------ Input rows

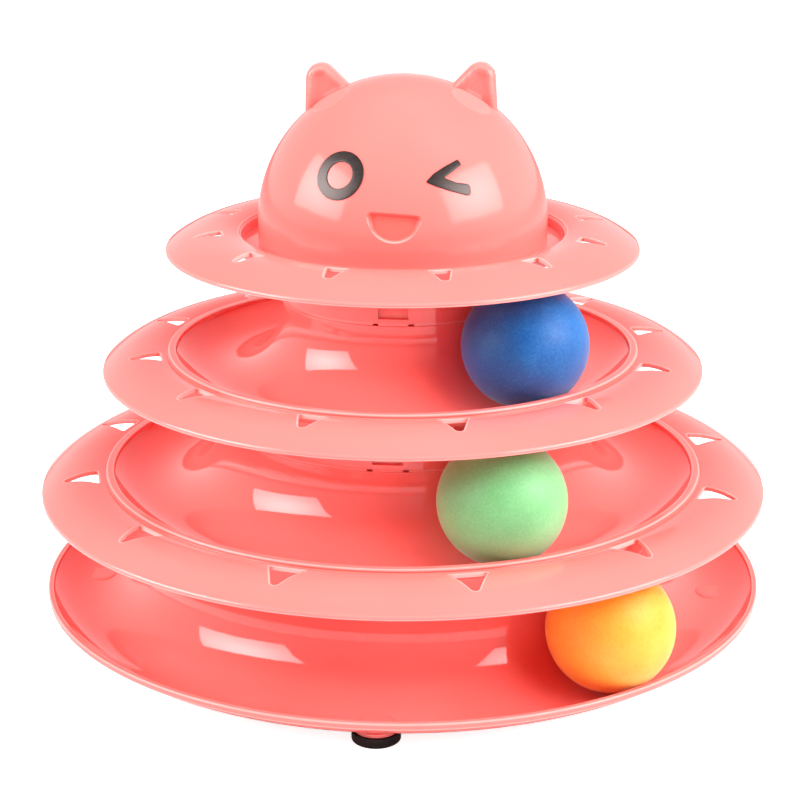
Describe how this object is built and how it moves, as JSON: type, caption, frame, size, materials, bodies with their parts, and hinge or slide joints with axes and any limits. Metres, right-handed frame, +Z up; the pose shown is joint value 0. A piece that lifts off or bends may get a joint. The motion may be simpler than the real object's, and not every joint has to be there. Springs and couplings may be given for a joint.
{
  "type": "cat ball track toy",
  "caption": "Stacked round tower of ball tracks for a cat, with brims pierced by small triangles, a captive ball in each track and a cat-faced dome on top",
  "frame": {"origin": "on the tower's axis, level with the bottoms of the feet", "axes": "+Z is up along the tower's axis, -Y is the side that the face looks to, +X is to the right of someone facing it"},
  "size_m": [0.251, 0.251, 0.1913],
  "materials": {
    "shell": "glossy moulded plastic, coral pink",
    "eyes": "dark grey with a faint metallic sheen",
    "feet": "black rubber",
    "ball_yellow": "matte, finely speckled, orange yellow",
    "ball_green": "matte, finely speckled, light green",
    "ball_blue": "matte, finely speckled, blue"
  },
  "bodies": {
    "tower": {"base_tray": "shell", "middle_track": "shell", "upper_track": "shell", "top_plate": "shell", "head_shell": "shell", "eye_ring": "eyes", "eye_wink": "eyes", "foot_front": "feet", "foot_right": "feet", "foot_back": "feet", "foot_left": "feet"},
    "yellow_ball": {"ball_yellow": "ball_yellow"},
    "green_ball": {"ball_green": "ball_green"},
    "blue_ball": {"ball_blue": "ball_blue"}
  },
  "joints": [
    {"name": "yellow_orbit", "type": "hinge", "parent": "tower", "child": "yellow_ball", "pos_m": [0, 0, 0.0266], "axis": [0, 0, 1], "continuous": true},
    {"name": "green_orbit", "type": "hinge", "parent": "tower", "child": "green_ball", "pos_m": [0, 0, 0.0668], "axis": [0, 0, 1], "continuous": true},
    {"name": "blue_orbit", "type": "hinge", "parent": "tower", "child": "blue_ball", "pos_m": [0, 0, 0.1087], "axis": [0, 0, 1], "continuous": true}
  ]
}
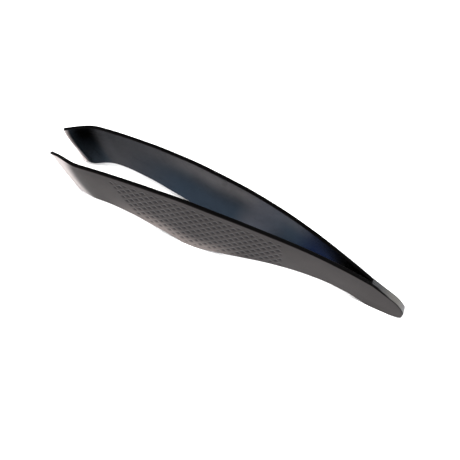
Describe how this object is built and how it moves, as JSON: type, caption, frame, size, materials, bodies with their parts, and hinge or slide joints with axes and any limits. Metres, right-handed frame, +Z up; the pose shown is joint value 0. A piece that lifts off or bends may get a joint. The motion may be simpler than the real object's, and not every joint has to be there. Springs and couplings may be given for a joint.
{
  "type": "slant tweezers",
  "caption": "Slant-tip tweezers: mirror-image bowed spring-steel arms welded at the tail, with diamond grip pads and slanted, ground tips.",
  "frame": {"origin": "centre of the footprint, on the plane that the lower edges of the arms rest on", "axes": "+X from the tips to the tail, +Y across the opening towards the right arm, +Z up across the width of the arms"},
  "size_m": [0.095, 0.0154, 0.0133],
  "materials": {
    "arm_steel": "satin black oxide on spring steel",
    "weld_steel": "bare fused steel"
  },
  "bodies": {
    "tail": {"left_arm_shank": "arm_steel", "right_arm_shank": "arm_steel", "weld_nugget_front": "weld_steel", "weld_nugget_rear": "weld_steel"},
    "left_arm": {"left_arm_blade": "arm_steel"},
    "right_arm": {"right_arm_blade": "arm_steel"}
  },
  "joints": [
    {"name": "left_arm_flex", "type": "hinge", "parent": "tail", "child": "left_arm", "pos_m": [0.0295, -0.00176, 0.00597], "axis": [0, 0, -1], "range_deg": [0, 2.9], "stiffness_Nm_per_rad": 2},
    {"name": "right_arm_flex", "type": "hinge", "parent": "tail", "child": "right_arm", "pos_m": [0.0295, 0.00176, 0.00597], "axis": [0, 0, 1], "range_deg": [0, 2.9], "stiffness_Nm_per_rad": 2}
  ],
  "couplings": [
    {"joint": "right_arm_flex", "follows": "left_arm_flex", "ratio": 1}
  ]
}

------------

Copy every line above that includes the string "with".

- The reply:
Describe how this object is built and how it moves, as JSON: type, caption, frame, size, materials, bodies with their parts, and hinge or slide joints with axes and any limits. Metres, right-handed frame, +Z up; the pose shown is joint value 0. A piece that lifts off or bends may get a joint. The motion may be simpler than the real object's, and not every joint has to be there. Springs and couplings may be given for a joint.
  "caption": "Stacked round tower of ball tracks for a cat, with brims pierced by small triangles, a captive ball in each track and a cat-faced dome on top",
  "frame": {"origin": "on the tower's axis, level with the bottoms of the feet", "axes": "+Z is up along the tower's axis, -Y is the side that the face looks to, +X is to the right of someone facing it"},
    "eyes": "dark grey with a faint metallic sheen",
Describe how this object is built and how it moves, as JSON: type, caption, frame, size, materials, bodies with their parts, and hinge or slide joints with axes and any limits. Metres, right-handed frame, +Z up; the pose shown is joint value 0. A piece that lifts off or bends may get a joint. The motion may be simpler than the real object's, and not every joint has to be there. Springs and couplings may be given for a joint.
  "caption": "Slant-tip tweezers: mirror-image bowed spring-steel arms welded at the tail, with diamond grip pads and slanted, ground tips.",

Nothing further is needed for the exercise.